# [Exercise prompt]
Gather up the lines with the word "scene" in them.

# [Data excerpts]
--------------------

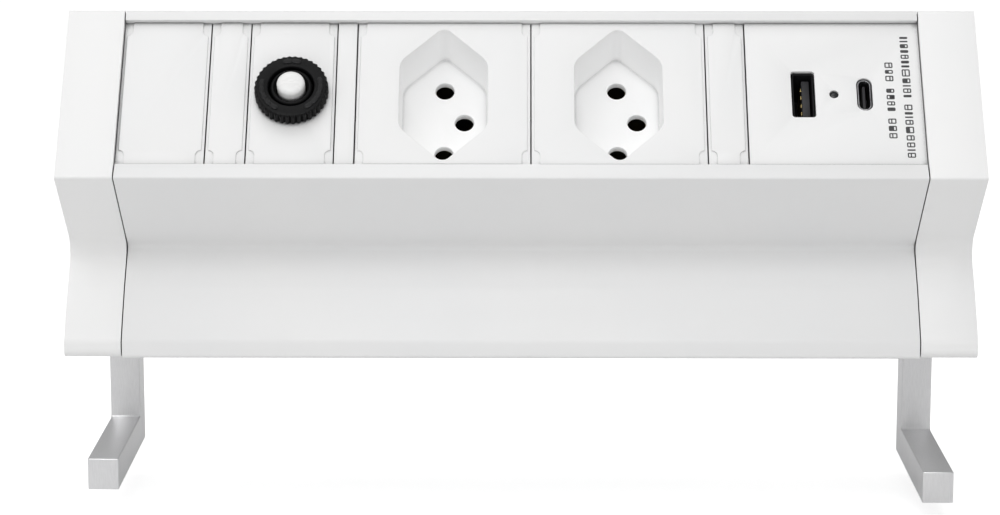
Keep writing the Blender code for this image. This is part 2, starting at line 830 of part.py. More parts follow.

--------------------

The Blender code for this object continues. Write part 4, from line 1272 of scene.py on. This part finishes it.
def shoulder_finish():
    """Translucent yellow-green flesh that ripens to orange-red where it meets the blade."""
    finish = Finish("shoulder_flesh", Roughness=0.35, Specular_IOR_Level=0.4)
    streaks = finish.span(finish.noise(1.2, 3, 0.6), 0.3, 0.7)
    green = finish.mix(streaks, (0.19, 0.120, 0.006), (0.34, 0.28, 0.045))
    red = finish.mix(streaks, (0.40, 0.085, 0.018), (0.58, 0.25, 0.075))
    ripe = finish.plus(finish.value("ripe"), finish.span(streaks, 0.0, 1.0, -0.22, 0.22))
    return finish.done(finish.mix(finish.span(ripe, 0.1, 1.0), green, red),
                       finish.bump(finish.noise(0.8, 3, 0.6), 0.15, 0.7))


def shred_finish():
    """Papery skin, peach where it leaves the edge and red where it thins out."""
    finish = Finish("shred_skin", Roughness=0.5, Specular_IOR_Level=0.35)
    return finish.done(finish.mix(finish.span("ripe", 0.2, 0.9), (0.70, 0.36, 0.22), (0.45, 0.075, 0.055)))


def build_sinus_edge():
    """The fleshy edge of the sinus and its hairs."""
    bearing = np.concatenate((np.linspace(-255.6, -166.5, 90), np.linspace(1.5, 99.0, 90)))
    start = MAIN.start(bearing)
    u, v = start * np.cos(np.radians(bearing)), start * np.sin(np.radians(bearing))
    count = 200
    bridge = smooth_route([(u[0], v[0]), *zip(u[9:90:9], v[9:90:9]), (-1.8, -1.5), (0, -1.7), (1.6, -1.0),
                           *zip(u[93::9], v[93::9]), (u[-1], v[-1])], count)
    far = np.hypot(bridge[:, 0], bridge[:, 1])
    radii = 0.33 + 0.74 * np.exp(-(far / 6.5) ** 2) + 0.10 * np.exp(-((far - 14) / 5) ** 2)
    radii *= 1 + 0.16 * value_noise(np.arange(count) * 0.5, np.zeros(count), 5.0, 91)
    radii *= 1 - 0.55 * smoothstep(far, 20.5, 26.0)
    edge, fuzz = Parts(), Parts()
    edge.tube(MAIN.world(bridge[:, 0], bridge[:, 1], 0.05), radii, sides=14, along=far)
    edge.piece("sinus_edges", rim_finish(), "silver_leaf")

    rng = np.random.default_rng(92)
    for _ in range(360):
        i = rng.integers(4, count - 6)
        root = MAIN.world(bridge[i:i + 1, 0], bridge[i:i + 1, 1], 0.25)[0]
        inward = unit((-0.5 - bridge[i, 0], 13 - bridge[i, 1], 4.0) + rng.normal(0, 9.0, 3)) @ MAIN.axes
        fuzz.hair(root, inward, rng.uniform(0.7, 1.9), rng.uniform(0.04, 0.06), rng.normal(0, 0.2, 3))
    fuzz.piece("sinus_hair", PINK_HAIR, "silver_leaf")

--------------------

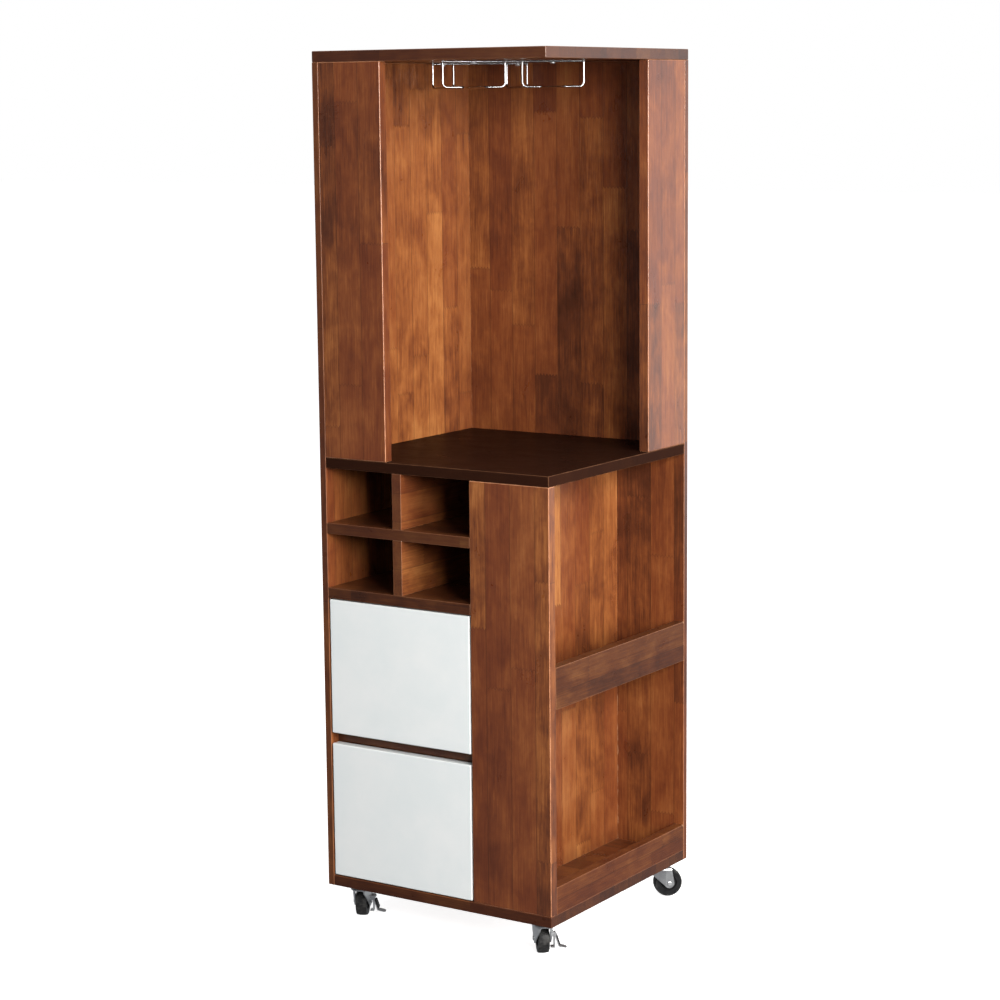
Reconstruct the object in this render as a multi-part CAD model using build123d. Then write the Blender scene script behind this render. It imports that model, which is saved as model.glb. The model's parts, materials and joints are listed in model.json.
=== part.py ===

--------------------

# [Finished exercise]
The Blender code for this object continues. Write part 4, from line 1272 of scene.py on. This part finishes it.
Reconstruct the object in this render as a multi-part CAD model using build123d. Then write the Blender scene script behind this render. It imports that model, which is saved as model.glb. The model's parts, materials and joints are listed in model.json.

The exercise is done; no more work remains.